Top 10 Times Books Were Censored for Their Adaptations
VOICE OVER: Sophia Franklin WRITTEN BY: Cameron Johnson
Books sometimes get censored when transfered to film. Welcome to MsMojo, and today we're looking at films that most wisely chose to sanitize controversial scenes described in the books they were based on. Our countdown includes "Gone with the Wind," "Paper Towns," "Life of Pi," and more!

#10: Freeing Eustace
“The Chronicles of Narnia: The Voyage of the Dawn Treader” (2010)
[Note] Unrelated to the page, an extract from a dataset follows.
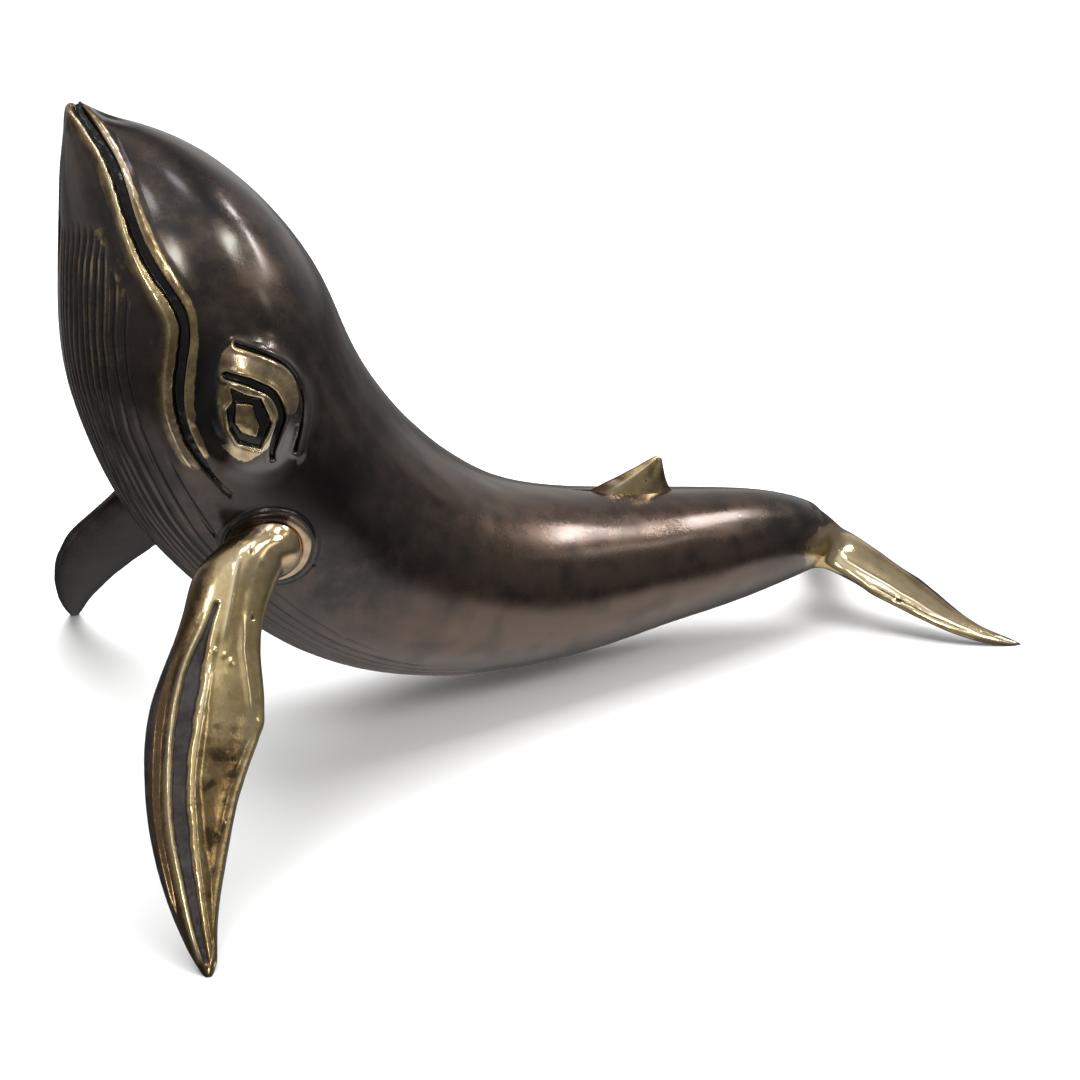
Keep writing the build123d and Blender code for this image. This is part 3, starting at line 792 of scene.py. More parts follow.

The family-friendly “Chronicles of Narnia” movies carefully balance respecting C. S. Lewis’s books and avoiding their darkest moments. But “The Voyage of the Dawn Treader” had to particularly tone down a key plot point. After the dragon Eustace Scrubb’s redemption, Aslan returns him to his human form with a roar and an explosion of light. Lewis described a far less dazzling sequence. Aslan originally extracted the human Eustace by physically tearing through his dragon flesh. This symbol of peeling away the boy’s malevolence surely would have scared younger viewers. The visual might have also been too violent for such a triumphant moment, resituated in the movie near the story’s climax. Sometimes the flashier special effect is the more tasteful.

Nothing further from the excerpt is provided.